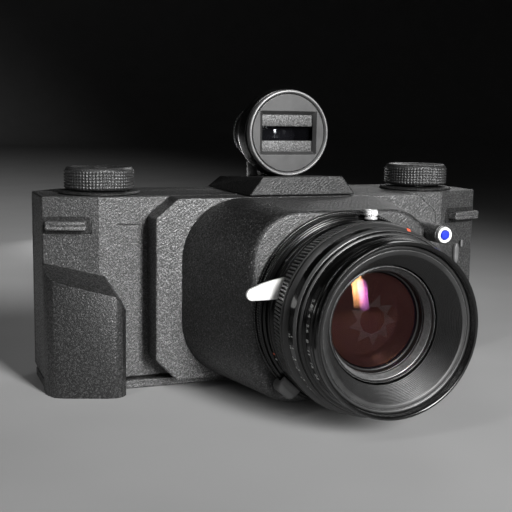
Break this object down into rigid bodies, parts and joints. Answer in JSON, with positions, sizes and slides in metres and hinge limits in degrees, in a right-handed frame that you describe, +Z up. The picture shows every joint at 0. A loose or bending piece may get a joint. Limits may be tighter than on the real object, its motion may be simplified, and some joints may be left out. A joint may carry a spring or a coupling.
{
  "type": "viewfinder camera",
  "caption": "Wide-frame film camera with a leaf-shutter lens on a square cone, clip-on optical finder, two knurled top knobs, side grip and hinged back.",
  "frame": {"origin": "on the underside of the base plate, below the middle of the front wall", "axes": "+X to the right in a front view, -Y out of the lens, +Z up"},
  "size_m": [0.1691, 0.119, 0.1007],
  "materials": {
    "printed": "sintered, fine grain",
    "cone_black": "smooth matte",
    "black_metal": "satin black anodised",
    "dark_metal": "blackened",
    "bright_metal": "polished",
    "grey_metal": "fine brushed",
    "white_paint": "white enamel",
    "blue_plastic": "gloss",
    "red_plastic": "gloss",
    "glass": "coated, polished"
  },
  "bodies": {
    "camera_body": {"body_shell": "printed", "top_deck": "printed", "base_plate": "printed", "tripod_bushing": "bright_metal", "base_screw_left": "dark_metal", "base_screw_right": "dark_metal", "front_plate": "printed", "lens_cone": "cone_black", "release_collar": "white_paint", "hand_grip": "printed", "strap_lug_left": "grey_metal", "strap_lug_right": "grey_metal", "side_stop": "grey_metal", "hinge_pin": "bright_metal", "film_gate": "black_metal", "advance_disc": "printed", "rewind_disc": "printed", "lens_flange": "black_metal", "finder_base": "printed", "accessory_shoe": "dark_metal"},
    "door": {"back_door": "printed", "pressure_plate": "dark_metal"},
    "latch": {"door_latch": "dark_metal"},
    "film_advance": {"advance_knob": "printed", "advance_shaft": "bright_metal", "takeup_spool": "black_metal"},
    "film_rewind": {"rewind_knob": "printed", "rewind_shaft": "bright_metal"},
    "left_roller": {"roller_left": "bright_metal"},
    "right_roller": {"roller_right": "bright_metal"},
    "focus": {"focus_ring": "black_metal", "focus_tab": "dark_metal"},
    "lens_unit": {"lens_tube": "black_metal", "shutter_housing": "black_metal", "front_barrel": "black_metal", "filter_ring": "black_metal", "hood_cone": "black_metal", "retaining_ring": "dark_metal", "front_cell": "black_metal", "front_element": "glass", "aperture_blades": "black_metal", "shutter_blades": "black_metal", "rear_cell": "black_metal", "rear_element": "glass", "sync_terminal": "bright_metal"},
    "cocking": {"cocking_lever": "white_paint"},
    "speed": {"speed_ring": "black_metal"},
    "aperture": {"aperture_ring": "grey_metal", "aperture_index": "red_plastic"},
    "release": {"release_button": "blue_plastic"},
    "side_control": {"side_slide": "grey_metal"},
    "finder": {"finder_body": "black_metal", "finder_bezel": "grey_metal", "finder_faceplate": "grey_metal", "finder_masks": "grey_metal", "finder_front_glass": "glass", "finder_eyepiece": "black_metal", "finder_rear_glass": "glass"}
  },
  "joints": [
    {"name": "door_hinge", "type": "hinge", "parent": "camera_body", "child": "door", "pos_m": [0.0846, 0.02515, 0.032], "axis": [0, 0, -1], "range_deg": [0, 105]},
    {"name": "latch_slide", "type": "slide", "parent": "door", "child": "latch", "axis": [0, 0, 1], "range_m": [0, 0.005]},
    {"name": "advance_turn", "type": "hinge", "parent": "camera_body", "child": "film_advance", "pos_m": [-0.0613, 0.01445, 0.0659], "axis": [0, 0, -1], "continuous": true},
    {"name": "rewind_turn", "type": "hinge", "parent": "camera_body", "child": "film_rewind", "pos_m": [0.0613, 0.01445, 0.0659], "axis": [0, 0, -1], "continuous": true},
    {"name": "left_roller_turn", "type": "hinge", "parent": "camera_body", "child": "left_roller", "pos_m": [-0.0436, 0.0202, 0.032], "axis": [0, 0, 1], "continuous": true},
    {"name": "right_roller_turn", "type": "hinge", "parent": "camera_body", "child": "right_roller", "pos_m": [0.0436, 0.0202, 0.032], "axis": [0, 0, 1], "continuous": true},
    {"name": "focus_turn", "type": "hinge", "parent": "camera_body", "child": "focus", "pos_m": [0.0038, -0.046, 0.0321], "axis": [0, 1, 0], "range_deg": [0, 60]},
    {"name": "focus_travel", "type": "slide", "parent": "camera_body", "child": "lens_unit", "axis": [0, -1, 0], "range_m": [0, 0.0025]},
    {"name": "cocking_swing", "type": "hinge", "parent": "lens_unit", "child": "cocking", "pos_m": [0.0038, -0.053, 0.0321], "axis": [0, 1, 0], "range_deg": [0, 55]},
    {"name": "speed_turn", "type": "hinge", "parent": "lens_unit", "child": "speed", "pos_m": [0.0038, -0.058, 0.0321], "axis": [0, 1, 0], "range_deg": [-70, 50]},
    {"name": "aperture_turn", "type": "hinge", "parent": "lens_unit", "child": "aperture", "pos_m": [0.0038, -0.065, 0.0321], "axis": [0, 1, 0], "range_deg": [-60, 60]},
    {"name": "release_press", "type": "slide", "parent": "camera_body", "child": "release", "axis": [0, 1, 0], "range_m": [0, 0.0012], "stiffness_N_per_m": 400, "springref_m": -0.002},
    {"name": "side_slide_travel", "type": "slide", "parent": "camera_body", "child": "side_control", "axis": [0, 0, -1], "range_m": [0, 0.004]},
    {"name": "finder_slide", "type": "slide", "parent": "camera_body", "child": "finder", "axis": [0, 1, 0], "range_m": [0, 0.022]}
  ],
  "couplings": [
    {"joint": "focus_turn", "follows": "focus_travel", "rad_per_m": 418.8}
  ]
}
* * * * *
▶ _TASK DIRECTIONS_
All of the lines above must be returned exactly.

▶ _EXERCISE OUTPUT_
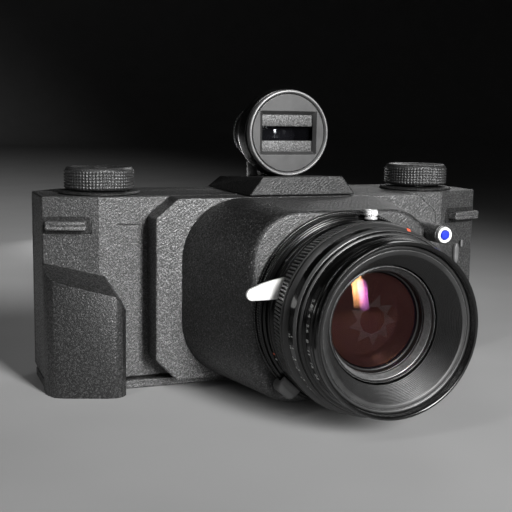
Break this object down into rigid bodies, parts and joints. Answer in JSON, with positions, sizes and slides in metres and hinge limits in degrees, in a right-handed frame that you describe, +Z up. The picture shows every joint at 0. A loose or bending piece may get a joint. Limits may be tighter than on the real object, its motion may be simplified, and some joints may be left out. A joint may carry a spring or a coupling.
{
  "type": "viewfinder camera",
  "caption": "Wide-frame film camera with a leaf-shutter lens on a square cone, clip-on optical finder, two knurled top knobs, side grip and hinged back.",
  "frame": {"origin": "on the underside of the base plate, below the middle of the front wall", "axes": "+X to the right in a front view, -Y out of the lens, +Z up"},
  "size_m": [0.1691, 0.119, 0.1007],
  "materials": {
    "printed": "sintered, fine grain",
    "cone_black": "smooth matte",
    "black_metal": "satin black anodised",
    "dark_metal": "blackened",
    "bright_metal": "polished",
    "grey_metal": "fine brushed",
    "white_paint": "white enamel",
    "blue_plastic": "gloss",
    "red_plastic": "gloss",
    "glass": "coated, polished"
  },
  "bodies": {
    "camera_body": {"body_shell": "printed", "top_deck": "printed", "base_plate": "printed", "tripod_bushing": "bright_metal", "base_screw_left": "dark_metal", "base_screw_right": "dark_metal", "front_plate": "printed", "lens_cone": "cone_black", "release_collar": "white_paint", "hand_grip": "printed", "strap_lug_left": "grey_metal", "strap_lug_right": "grey_metal", "side_stop": "grey_metal", "hinge_pin": "bright_metal", "film_gate": "black_metal", "advance_disc": "printed", "rewind_disc": "printed", "lens_flange": "black_metal", "finder_base": "printed", "accessory_shoe": "dark_metal"},
    "door": {"back_door": "printed", "pressure_plate": "dark_metal"},
    "latch": {"door_latch": "dark_metal"},
    "film_advance": {"advance_knob": "printed", "advance_shaft": "bright_metal", "takeup_spool": "black_metal"},
    "film_rewind": {"rewind_knob": "printed", "rewind_shaft": "bright_metal"},
    "left_roller": {"roller_left": "bright_metal"},
    "right_roller": {"roller_right": "bright_metal"},
    "focus": {"focus_ring": "black_metal", "focus_tab": "dark_metal"},
    "lens_unit": {"lens_tube": "black_metal", "shutter_housing": "black_metal", "front_barrel": "black_metal", "filter_ring": "black_metal", "hood_cone": "black_metal", "retaining_ring": "dark_metal", "front_cell": "black_metal", "front_element": "glass", "aperture_blades": "black_metal", "shutter_blades": "black_metal", "rear_cell": "black_metal", "rear_element": "glass", "sync_terminal": "bright_metal"},
    "cocking": {"cocking_lever": "white_paint"},
    "speed": {"speed_ring": "black_metal"},
    "aperture": {"aperture_ring": "grey_metal", "aperture_index": "red_plastic"},
    "release": {"release_button": "blue_plastic"},
    "side_control": {"side_slide": "grey_metal"},
    "finder": {"finder_body": "black_metal", "finder_bezel": "grey_metal", "finder_faceplate": "grey_metal", "finder_masks": "grey_metal", "finder_front_glass": "glass", "finder_eyepiece": "black_metal", "finder_rear_glass": "glass"}
  },
  "joints": [
    {"name": "door_hinge", "type": "hinge", "parent": "camera_body", "child": "door", "pos_m": [0.0846, 0.02515, 0.032], "axis": [0, 0, -1], "range_deg": [0, 105]},
    {"name": "latch_slide", "type": "slide", "parent": "door", "child": "latch", "axis": [0, 0, 1], "range_m": [0, 0.005]},
    {"name": "advance_turn", "type": "hinge", "parent": "camera_body", "child": "film_advance", "pos_m": [-0.0613, 0.01445, 0.0659], "axis": [0, 0, -1], "continuous": true},
    {"name": "rewind_turn", "type": "hinge", "parent": "camera_body", "child": "film_rewind", "pos_m": [0.0613, 0.01445, 0.0659], "axis": [0, 0, -1], "continuous": true},
    {"name": "left_roller_turn", "type": "hinge", "parent": "camera_body", "child": "left_roller", "pos_m": [-0.0436, 0.0202, 0.032], "axis": [0, 0, 1], "continuous": true},
    {"name": "right_roller_turn", "type": "hinge", "parent": "camera_body", "child": "right_roller", "pos_m": [0.0436, 0.0202, 0.032], "axis": [0, 0, 1], "continuous": true},
    {"name": "focus_turn", "type": "hinge", "parent": "camera_body", "child": "focus", "pos_m": [0.0038, -0.046, 0.0321], "axis": [0, 1, 0], "range_deg": [0, 60]},
    {"name": "focus_travel", "type": "slide", "parent": "camera_body", "child": "lens_unit", "axis": [0, -1, 0], "range_m": [0, 0.0025]},
    {"name": "cocking_swing", "type": "hinge", "parent": "lens_unit", "child": "cocking", "pos_m": [0.0038, -0.053, 0.0321], "axis": [0, 1, 0], "range_deg": [0, 55]},
    {"name": "speed_turn", "type": "hinge", "parent": "lens_unit", "child": "speed", "pos_m": [0.0038, -0.058, 0.0321], "axis": [0, 1, 0], "range_deg": [-70, 50]},
    {"name": "aperture_turn", "type": "hinge", "parent": "lens_unit", "child": "aperture", "pos_m": [0.0038, -0.065, 0.0321], "axis": [0, 1, 0], "range_deg": [-60, 60]},
    {"name": "release_press", "type": "slide", "parent": "camera_body", "child": "release", "axis": [0, 1, 0], "range_m": [0, 0.0012], "stiffness_N_per_m": 400, "springref_m": -0.002},
    {"name": "side_slide_travel", "type": "slide", "parent": "camera_body", "child": "side_control", "axis": [0, 0, -1], "range_m": [0, 0.004]},
    {"name": "finder_slide", "type": "slide", "parent": "camera_body", "child": "finder", "axis": [0, 1, 0], "range_m": [0, 0.022]}
  ],
  "couplings": [
    {"joint": "focus_turn", "follows": "focus_travel", "rad_per_m": 418.8}
  ]
}